If you want to change the name of the ActiveRecord
class used for identifying the foreign table,
you must also update the database strings that represent it. Likewise, your database doesn’t know
what a "Post"
or a "Page"
are. Because of this, you also aren’t able to add a foreign key
constraint as you can’t uniquely identify the primary key of another table without first turning
commentable_type
into a class within your application. Referential integrity can’t be maintained
and you could end up with invalid data that shouldn’t be allowed to exist.
So what other options are there? One decent one is to have a join table for each relationship.
CREATE TABLE comments (
id bigint PRIMARY KEY NOT NULL,
content text NOT NULL
)
CREATE TABLE comments_posts (
post_id bigint REFERENCES posts NOT NULL,
comment_id bigint REFERENCES comments NOT NULL
)
CREATE TABLE comments_pages (
page_id bigint REFERENCES pages NOT NULL,
comment_id bigint REFERENCES comments NOT NULL
)
CREATE UNIQUE INDEX idx_comments_posts_on_comment_id
ON comments_posts USING btree (comment_id);
CREATE UNIQUE INDEX idx_comments_pages_on_comment_id
ON comments_pages USING btree (comment_id);
What downsides might there be to this approach? Firstly, you can create a Comment
that doesn’t
belong to anything since there is no foreign constraint on the table itself. The above example is
capable of expressing exclusivity of a relationship via the unique index constraints, but only for
each individual join table. Therefore nothing could prevent the database from having a Comment
that belongs to both a Post
and a Page
.
There is another pattern known as an exclusive arc. It is when the polymorphic entity’s schema contains all possible foreign keys.
CREATE TABLE comments (
id bigint PRIMARY KEY NOT NULL,
content text NOT NULL,
page_id bigint REFERENCES pages,
post_id bigint REFERENCES posts
)
If we left it there, this would also be inadequate, or some might even say…
evil?
What would prevent a Comment
from having both a post_id
and a page_id
? Or neither?
Luckily, SQL databases support another type of constraint called a check constraint, which allows specification that a certain condition must be true for the row to be valid. This can be used to ensure that only one of the foreign keys is set per row (or at most one, in the case of an optional relationship).
CREATE TABLE comments (
id bigint PRIMARY KEY NOT NULL,
content text NOT NULL,
page_id bigint REFERENCES comments,
post_id bigint REFERENCES posts,
CONSTRAINT commentable CHECK ((
CASE WHEN (page_id IS NULL) THEN 0 ELSE 1 END +
CASE WHEN (post_id IS NULL) THEN 0 ELSE 1 END) = 1)
)
And with that, you get the benefit of both foreign key and check constraints without needing additional join tables or application logic stored as strings. Referential integrity gods be pleased.

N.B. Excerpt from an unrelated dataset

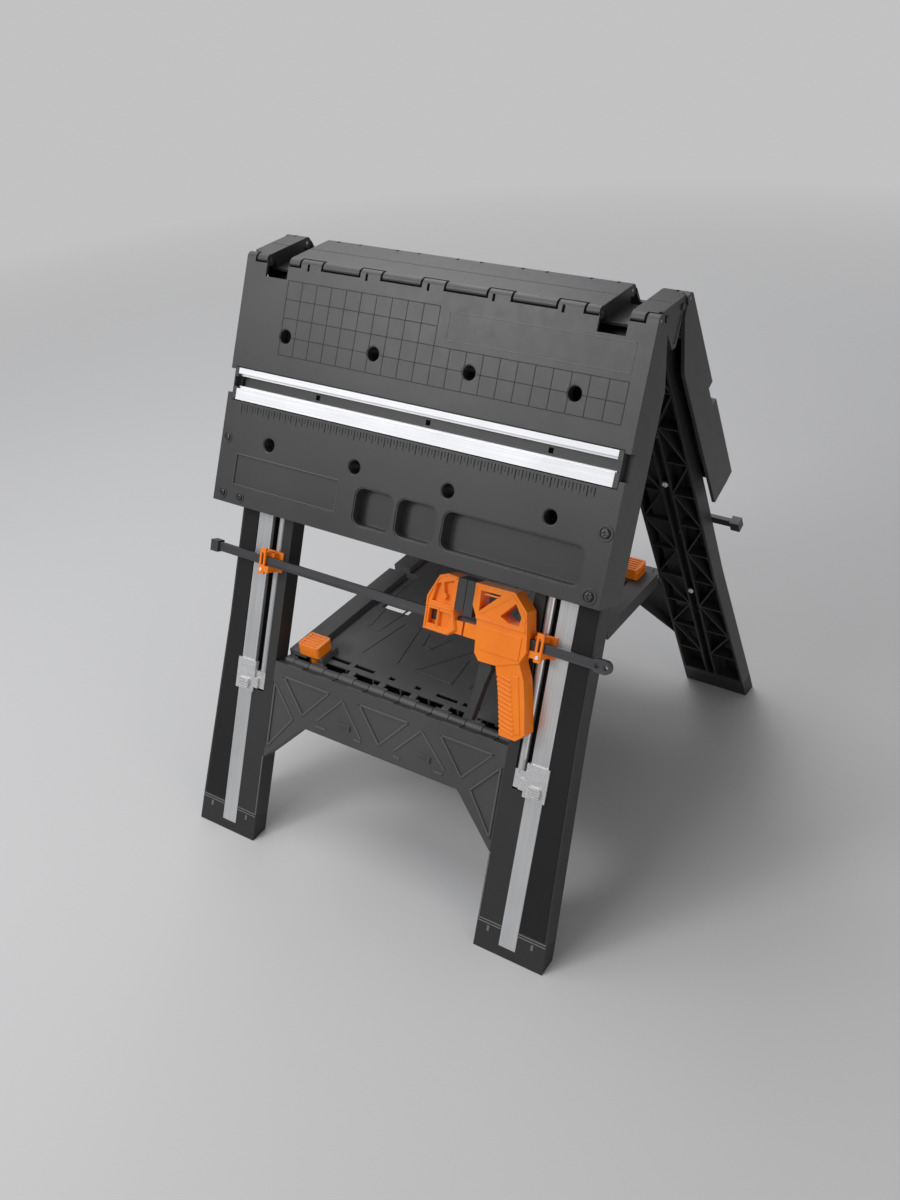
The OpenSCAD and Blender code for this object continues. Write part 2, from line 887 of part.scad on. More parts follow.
module cross_outline() {
  polygon([
    [-leg_inner_x, -cross_v0], [leg_inner_x, -cross_v0], [leg_inner_x, -gusset_v],
    [gusset_x, -cross_v1], [-gusset_x, -cross_v1], [-leg_inner_x, -gusset_v]
  ]);
}

module cross_rim() {
  polygon([
    [-leg_inner_x, -gusset_v], [-gusset_x, -cross_v1], [gusset_x, -cross_v1],
    [leg_inner_x, -gusset_v], [leg_inner_x, -gusset_v + 5], [gusset_x - 1.5, -cross_v1 + 3.5],
    [-gusset_x + 1.5, -cross_v1 + 3.5], [-leg_inner_x, -gusset_v + 5]
  ]);
}

// Raised strip with a turned-down end, two of which hold a tool on the cross panel
module tool_hook(x) {
  v = shelf_pin_v + 57;
  leg_slab(x - 5, x + 18, v, v + 3, -1, 2.5);
  leg_slab(x + 14, x + 18, v, v + 8, -1, 2.5);
}

module cross_panel() {
  v0 = shelf_pin_v + 20;
  v1 = shelf_pin_v + 68;
  color(plastic)
    leg_frame()
      difference() {
        union() {
          leg_plate(-4, 0)
            cross_outline();
          leg_plate(-20, 0)
            cross_rim();
          leg_slab(-leg_inner_x, leg_inner_x, cross_v0, cross_v0 + 4, -11.5, 0);
          for (x = [-138, -92, -46, 0, 46, 92, 138])
            leg_slab(x - 1.5, x + 1.5, cross_v0 + 1, cross_v1 - 1, -11.5, -1);
          for (i = leg_knuckles) {
            translate([i * shelf_pitch, shelf_pin_in, -shelf_pin_v])
              x_rod(-leg_knuckle_l / 2, leg_knuckle_l / 2, shelf_knuckle_r);
            leg_slab(i * shelf_pitch - leg_knuckle_l / 2, i * shelf_pitch + leg_knuckle_l / 2,
              shelf_pin_v, shelf_pin_v + shelf_knuckle_r, -leg_face - shelf_pin_in, -1);
          }
          for (x = [-70.5, 70.5])
            tool_hook(x);
        }
        translate([0, shelf_pin_in, -shelf_pin_v])
          x_rod(-leg_inner_x - 1, leg_inner_x + 1, shelf_pin_r + pin_fit);
        // Shallow triangles in the outer face
        leg_plate(-0.8, 1) {
          for (x = [-141, 0, 141])
            polygon([[x - 43, -v0], [x + 43, -v0], [x, -v1]]);
          for (x = [-203, 203])
            polygon([
              [x, -v0 - 12], [x - sign(x) * 46, -v1 - 12], [x, -gusset_v + 16]
            ]);
        }
      }
}

module front_cross_panel() {
  cross_panel();
}

module rear_cross_panel() {
  rotate([0, 0, 180])
    cross_panel();
}

module shelf_pin() {
  color(steel)
    leg_frame()
      translate([0, shelf_pin_in, -shelf_pin_v])
        x_rod(-leg_inner_x, leg_inner_x, shelf_pin_r);
}

module front_shelf_pin() {
  shelf_pin();
}

module rear_shelf_pin() {
  rotate([0, 0, 180])
    shelf_pin();
}

// Braces and latches
brace_in = brace_d / 2 + 0.5;

module brace() {
  color(aluminium)
    leg_frame()
      translate([brace_x, -leg_face + brace_in, -brace_end_v])
        difference() {
          cylinder(r = brace_d / 2, h = brace_l);
          translate([0, 0, -1])
            cylinder(r = brace_d / 2 - 1.5, h = brace_l + 2);
        }
}

module front_right_brace() {
  brace();
}

module front_left_brace() {
  mirror([1, 0, 0])
    brace();
}

module rear_right_brace() {
  rotate([0, 0, 180])
    front_left_brace();
}

module rear_left_brace() {
  rotate([0, 0, 180])
    brace();
}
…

So how would one implement this in Ruby on Rails? The schema above actually maps cleanly onto a
set of optional belongs_to
relationships, and a validation could be added to mirror the check
constraint’s logic. Extra "commentable"
getter and setter methods could be dynamically handled
methods on the Comment
model itself. An incomplete, un-optimized, mostly illustrative example
would look something like:
class Post < ApplicationRecord
has_many :comments, dependent: :destroy
end
class Page < ApplicationRecord
has_many :comments, dependent: :destroy
end
class Comment < ApplicationRecord
belongs_to :post, optional: true
belongs_to :page, optional: true
validate :post_or_page_present?
def commentable
post || page
end
def commentable=(post_or_page)
case post_or_page
when Post
self.post = post_or_page
self.page = nil
when Page
self.page = post_or_page
self.post = nil
end
end
private
def post_or_page_present?
return unless [post, page].compact.size == 1
errors.add(:base, :commentable)
end
end
If your spidey sense is tingling, you might notice the boilerplate here can be abstracted away with
the (arguably evil) power of metaprograamming. I acted upon this and created the
activerecord-exclusive-arc
gem.
In a nutshell, it provides a Rails generator command that will generate the necessary migration and
inject your ActiveRecord
model with the exclusive arc’s module and registration.
$ bin/rails g exclusive_arc Comment commentable post page
create db/migrate/20230617204515_comment_commentable_exclusive_arc_post_page.rb
insert app/models/comment.rb
class CommentCommentableExclusiveArcPostPage < ActiveRecord::Migration[7.0]
def change
add_reference :comments, :post, foreign_key: true, index: {where: "post_id IS NOT NULL"}
add_reference :comments, :page, foreign_key: true, index: {where: "page_id IS NOT NULL"}
add_check_constraint(
:comments,
"(CASE WHEN post_id IS NULL THEN 0 ELSE 1 END + CASE WHEN page_id IS NULL THEN 0 ELSE 1 END) = 1",
name: "commentable"
)
end
end
class Comment < ApplicationRecord
include ExclusiveArc::Model
has_exclusive_arc :commentable, [:post, :page]
end
You can find out more information in the gem’s README.
Ultimately, I’d claim that the exclusive arc is not evil - rather, it is a benevolent polymorphism pattern that seeks to maintain your data’s integrity if you leverage the power of your database’s constraints. And with the right tooling, they can be ergonomically pleasant to work with as well.